* begin *

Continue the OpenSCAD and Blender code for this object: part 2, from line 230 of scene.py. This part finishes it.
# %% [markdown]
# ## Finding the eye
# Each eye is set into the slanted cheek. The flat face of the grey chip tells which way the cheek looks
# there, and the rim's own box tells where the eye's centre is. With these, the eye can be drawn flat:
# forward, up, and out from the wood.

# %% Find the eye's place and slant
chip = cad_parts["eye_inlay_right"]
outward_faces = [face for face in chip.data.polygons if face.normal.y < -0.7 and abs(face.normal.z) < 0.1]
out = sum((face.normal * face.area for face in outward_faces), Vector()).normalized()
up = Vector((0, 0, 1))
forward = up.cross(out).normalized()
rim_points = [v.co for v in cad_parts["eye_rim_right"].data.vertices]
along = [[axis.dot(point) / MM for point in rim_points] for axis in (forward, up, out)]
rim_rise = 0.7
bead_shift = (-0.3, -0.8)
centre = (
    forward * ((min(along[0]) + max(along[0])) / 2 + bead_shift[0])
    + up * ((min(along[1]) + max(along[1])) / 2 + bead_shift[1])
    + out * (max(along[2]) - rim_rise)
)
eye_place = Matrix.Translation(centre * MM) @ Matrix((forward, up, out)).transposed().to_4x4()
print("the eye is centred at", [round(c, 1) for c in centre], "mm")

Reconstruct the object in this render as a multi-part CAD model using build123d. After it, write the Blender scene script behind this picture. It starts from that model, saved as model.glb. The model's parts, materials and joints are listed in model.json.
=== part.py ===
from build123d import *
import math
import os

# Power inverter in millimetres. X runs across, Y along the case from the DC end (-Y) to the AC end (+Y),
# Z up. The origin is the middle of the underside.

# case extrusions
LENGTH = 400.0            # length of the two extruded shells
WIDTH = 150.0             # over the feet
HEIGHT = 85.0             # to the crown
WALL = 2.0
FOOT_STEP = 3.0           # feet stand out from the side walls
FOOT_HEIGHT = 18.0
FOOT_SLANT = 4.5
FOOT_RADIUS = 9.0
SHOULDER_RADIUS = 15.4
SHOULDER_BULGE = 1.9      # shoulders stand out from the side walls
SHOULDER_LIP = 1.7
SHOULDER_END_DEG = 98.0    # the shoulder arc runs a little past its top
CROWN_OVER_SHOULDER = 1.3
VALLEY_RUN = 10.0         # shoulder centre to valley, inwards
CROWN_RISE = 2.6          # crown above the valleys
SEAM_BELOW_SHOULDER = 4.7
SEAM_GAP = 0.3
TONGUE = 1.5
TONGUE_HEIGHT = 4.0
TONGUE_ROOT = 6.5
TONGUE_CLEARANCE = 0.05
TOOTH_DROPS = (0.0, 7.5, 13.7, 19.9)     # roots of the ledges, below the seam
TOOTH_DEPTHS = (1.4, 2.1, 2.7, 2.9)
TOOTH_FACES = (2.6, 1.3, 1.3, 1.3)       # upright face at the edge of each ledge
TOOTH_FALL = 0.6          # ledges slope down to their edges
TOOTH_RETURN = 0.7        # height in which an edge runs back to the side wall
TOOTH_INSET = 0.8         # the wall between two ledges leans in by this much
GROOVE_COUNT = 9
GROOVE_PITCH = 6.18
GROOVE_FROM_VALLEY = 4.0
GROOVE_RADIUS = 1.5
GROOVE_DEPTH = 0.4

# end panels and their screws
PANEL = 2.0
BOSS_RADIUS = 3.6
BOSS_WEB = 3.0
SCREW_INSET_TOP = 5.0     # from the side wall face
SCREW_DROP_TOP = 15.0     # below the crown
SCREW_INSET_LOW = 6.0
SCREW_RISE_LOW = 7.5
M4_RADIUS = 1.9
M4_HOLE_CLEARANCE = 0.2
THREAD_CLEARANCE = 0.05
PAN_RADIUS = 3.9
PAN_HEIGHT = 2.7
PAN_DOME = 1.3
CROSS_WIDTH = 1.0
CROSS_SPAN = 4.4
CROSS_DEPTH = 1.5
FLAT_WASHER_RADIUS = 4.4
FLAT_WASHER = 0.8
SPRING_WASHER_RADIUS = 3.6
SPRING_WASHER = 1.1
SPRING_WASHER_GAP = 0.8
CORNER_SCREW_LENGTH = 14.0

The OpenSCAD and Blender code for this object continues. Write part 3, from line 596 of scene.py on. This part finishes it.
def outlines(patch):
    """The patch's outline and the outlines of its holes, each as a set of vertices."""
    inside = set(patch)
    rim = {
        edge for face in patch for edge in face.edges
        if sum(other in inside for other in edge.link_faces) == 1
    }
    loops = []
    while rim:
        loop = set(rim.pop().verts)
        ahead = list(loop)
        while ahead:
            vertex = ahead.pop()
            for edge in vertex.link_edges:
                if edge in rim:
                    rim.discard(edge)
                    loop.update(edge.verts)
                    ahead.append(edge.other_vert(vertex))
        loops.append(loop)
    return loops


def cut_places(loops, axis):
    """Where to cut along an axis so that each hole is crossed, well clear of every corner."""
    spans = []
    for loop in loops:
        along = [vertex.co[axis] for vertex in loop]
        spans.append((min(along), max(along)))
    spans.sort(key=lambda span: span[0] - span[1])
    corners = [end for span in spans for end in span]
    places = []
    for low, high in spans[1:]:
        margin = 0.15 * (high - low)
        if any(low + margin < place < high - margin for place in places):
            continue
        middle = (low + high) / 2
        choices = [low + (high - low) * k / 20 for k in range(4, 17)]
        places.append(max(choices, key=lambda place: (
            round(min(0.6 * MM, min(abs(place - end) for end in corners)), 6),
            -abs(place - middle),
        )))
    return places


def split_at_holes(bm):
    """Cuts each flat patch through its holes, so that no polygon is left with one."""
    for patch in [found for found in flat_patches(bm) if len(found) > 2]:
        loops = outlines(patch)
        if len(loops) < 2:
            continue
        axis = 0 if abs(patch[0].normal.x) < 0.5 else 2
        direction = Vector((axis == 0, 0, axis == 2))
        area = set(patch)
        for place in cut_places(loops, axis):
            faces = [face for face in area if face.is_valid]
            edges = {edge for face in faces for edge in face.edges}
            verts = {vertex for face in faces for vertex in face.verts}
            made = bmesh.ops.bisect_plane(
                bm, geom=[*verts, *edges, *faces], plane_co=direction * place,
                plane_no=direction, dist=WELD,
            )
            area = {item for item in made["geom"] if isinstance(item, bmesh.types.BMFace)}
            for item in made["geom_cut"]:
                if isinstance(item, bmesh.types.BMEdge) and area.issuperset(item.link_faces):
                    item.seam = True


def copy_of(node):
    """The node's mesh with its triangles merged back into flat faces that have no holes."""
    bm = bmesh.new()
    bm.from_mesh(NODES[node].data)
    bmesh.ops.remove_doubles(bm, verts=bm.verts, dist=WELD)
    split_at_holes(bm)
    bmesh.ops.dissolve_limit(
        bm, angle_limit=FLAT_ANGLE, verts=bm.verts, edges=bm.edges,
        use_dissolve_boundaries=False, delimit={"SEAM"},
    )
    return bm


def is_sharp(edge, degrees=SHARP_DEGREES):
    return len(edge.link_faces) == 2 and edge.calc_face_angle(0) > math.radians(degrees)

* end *

* EXERCISE PROMPT: Write out all the records above again, exactly as they stand.

* IN RESPONSE:
Continue the OpenSCAD and Blender code for this object: part 2, from line 230 of scene.py. This part finishes it.
# %% [markdown]
# ## Finding the eye
# Each eye is set into the slanted cheek. The flat face of the grey chip tells which way the cheek looks
# there, and the rim's own box tells where the eye's centre is. With these, the eye can be drawn flat:
# forward, up, and out from the wood.

# %% Find the eye's place and slant
chip = cad_parts["eye_inlay_right"]
outward_faces = [face for face in chip.data.polygons if face.normal.y < -0.7 and abs(face.normal.z) < 0.1]
out = sum((face.normal * face.area for face in outward_faces), Vector()).normalized()
up = Vector((0, 0, 1))
forward = up.cross(out).normalized()
rim_points = [v.co for v in cad_parts["eye_rim_right"].data.vertices]
along = [[axis.dot(point) / MM for point in rim_points] for axis in (forward, up, out)]
rim_rise = 0.7
bead_shift = (-0.3, -0.8)
centre = (
    forward * ((min(along[0]) + max(along[0])) / 2 + bead_shift[0])
    + up * ((min(along[1]) + max(along[1])) / 2 + bead_shift[1])
    + out * (max(along[2]) - rim_rise)
)
eye_place = Matrix.Translation(centre * MM) @ Matrix((forward, up, out)).transposed().to_4x4()
print("the eye is centred at", [round(c, 1) for c in centre], "mm")

Reconstruct the object in this render as a multi-part CAD model using build123d. After it, write the Blender scene script behind this picture. It starts from that model, saved as model.glb. The model's parts, materials and joints are listed in model.json.
=== part.py ===
from build123d import *
import math
import os

# Power inverter in millimetres. X runs across, Y along the case from the DC end (-Y) to the AC end (+Y),
# Z up. The origin is the middle of the underside.

# case extrusions
LENGTH = 400.0            # length of the two extruded shells
WIDTH = 150.0             # over the feet
HEIGHT = 85.0             # to the crown
WALL = 2.0
FOOT_STEP = 3.0           # feet stand out from the side walls
FOOT_HEIGHT = 18.0
FOOT_SLANT = 4.5
FOOT_RADIUS = 9.0
SHOULDER_RADIUS = 15.4
SHOULDER_BULGE = 1.9      # shoulders stand out from the side walls
SHOULDER_LIP = 1.7
SHOULDER_END_DEG = 98.0    # the shoulder arc runs a little past its top
CROWN_OVER_SHOULDER = 1.3
VALLEY_RUN = 10.0         # shoulder centre to valley, inwards
CROWN_RISE = 2.6          # crown above the valleys
SEAM_BELOW_SHOULDER = 4.7
SEAM_GAP = 0.3
TONGUE = 1.5
TONGUE_HEIGHT = 4.0
TONGUE_ROOT = 6.5
TONGUE_CLEARANCE = 0.05
TOOTH_DROPS = (0.0, 7.5, 13.7, 19.9)     # roots of the ledges, below the seam
TOOTH_DEPTHS = (1.4, 2.1, 2.7, 2.9)
TOOTH_FACES = (2.6, 1.3, 1.3, 1.3)       # upright face at the edge of each ledge
TOOTH_FALL = 0.6          # ledges slope down to their edges
TOOTH_RETURN = 0.7        # height in which an edge runs back to the side wall
TOOTH_INSET = 0.8         # the wall between two ledges leans in by this much
GROOVE_COUNT = 9
GROOVE_PITCH = 6.18
GROOVE_FROM_VALLEY = 4.0
GROOVE_RADIUS = 1.5
GROOVE_DEPTH = 0.4

# end panels and their screws
PANEL = 2.0
BOSS_RADIUS = 3.6
BOSS_WEB = 3.0
SCREW_INSET_TOP = 5.0     # from the side wall face
SCREW_DROP_TOP = 15.0     # below the crown
SCREW_INSET_LOW = 6.0
SCREW_RISE_LOW = 7.5
M4_RADIUS = 1.9
M4_HOLE_CLEARANCE = 0.2
THREAD_CLEARANCE = 0.05
PAN_RADIUS = 3.9
PAN_HEIGHT = 2.7
PAN_DOME = 1.3
CROSS_WIDTH = 1.0
CROSS_SPAN = 4.4
CROSS_DEPTH = 1.5
FLAT_WASHER_RADIUS = 4.4
FLAT_WASHER = 0.8
SPRING_WASHER_RADIUS = 3.6
SPRING_WASHER = 1.1
SPRING_WASHER_GAP = 0.8
CORNER_SCREW_LENGTH = 14.0

The OpenSCAD and Blender code for this object continues. Write part 3, from line 596 of scene.py on. This part finishes it.
def outlines(patch):
    """The patch's outline and the outlines of its holes, each as a set of vertices."""
    inside = set(patch)
    rim = {
        edge for face in patch for edge in face.edges
        if sum(other in inside for other in edge.link_faces) == 1
    }
    loops = []
    while rim:
        loop = set(rim.pop().verts)
        ahead = list(loop)
        while ahead:
            vertex = ahead.pop()
            for edge in vertex.link_edges:
                if edge in rim:
                    rim.discard(edge)
                    loop.update(edge.verts)
                    ahead.append(edge.other_vert(vertex))
        loops.append(loop)
    return loops


def cut_places(loops, axis):
    """Where to cut along an axis so that each hole is crossed, well clear of every corner."""
    spans = []
    for loop in loops:
        along = [vertex.co[axis] for vertex in loop]
        spans.append((min(along), max(along)))
    spans.sort(key=lambda span: span[0] - span[1])
    corners = [end for span in spans for end in span]
    places = []
    for low, high in spans[1:]:
        margin = 0.15 * (high - low)
        if any(low + margin < place < high - margin for place in places):
            continue
        middle = (low + high) / 2
        choices = [low + (high - low) * k / 20 for k in range(4, 17)]
        places.append(max(choices, key=lambda place: (
            round(min(0.6 * MM, min(abs(place - end) for end in corners)), 6),
            -abs(place - middle),
        )))
    return places


def split_at_holes(bm):
    """Cuts each flat patch through its holes, so that no polygon is left with one."""
    for patch in [found for found in flat_patches(bm) if len(found) > 2]:
        loops = outlines(patch)
        if len(loops) < 2:
            continue
        axis = 0 if abs(patch[0].normal.x) < 0.5 else 2
        direction = Vector((axis == 0, 0, axis == 2))
        area = set(patch)
        for place in cut_places(loops, axis):
            faces = [face for face in area if face.is_valid]
            edges = {edge for face in faces for edge in face.edges}
            verts = {vertex for face in faces for vertex in face.verts}
            made = bmesh.ops.bisect_plane(
                bm, geom=[*verts, *edges, *faces], plane_co=direction * place,
                plane_no=direction, dist=WELD,
            )
            area = {item for item in made["geom"] if isinstance(item, bmesh.types.BMFace)}
            for item in made["geom_cut"]:
                if isinstance(item, bmesh.types.BMEdge) and area.issuperset(item.link_faces):
                    item.seam = True


def copy_of(node):
    """The node's mesh with its triangles merged back into flat faces that have no holes."""
    bm = bmesh.new()
    bm.from_mesh(NODES[node].data)
    bmesh.ops.remove_doubles(bm, verts=bm.verts, dist=WELD)
    split_at_holes(bm)
    bmesh.ops.dissolve_limit(
        bm, angle_limit=FLAT_ANGLE, verts=bm.verts, edges=bm.edges,
        use_dissolve_boundaries=False, delimit={"SEAM"},
    )
    return bm


def is_sharp(edge, degrees=SHARP_DEGREES):
    return len(edge.link_faces) == 2 and edge.calc_face_angle(0) > math.radians(degrees)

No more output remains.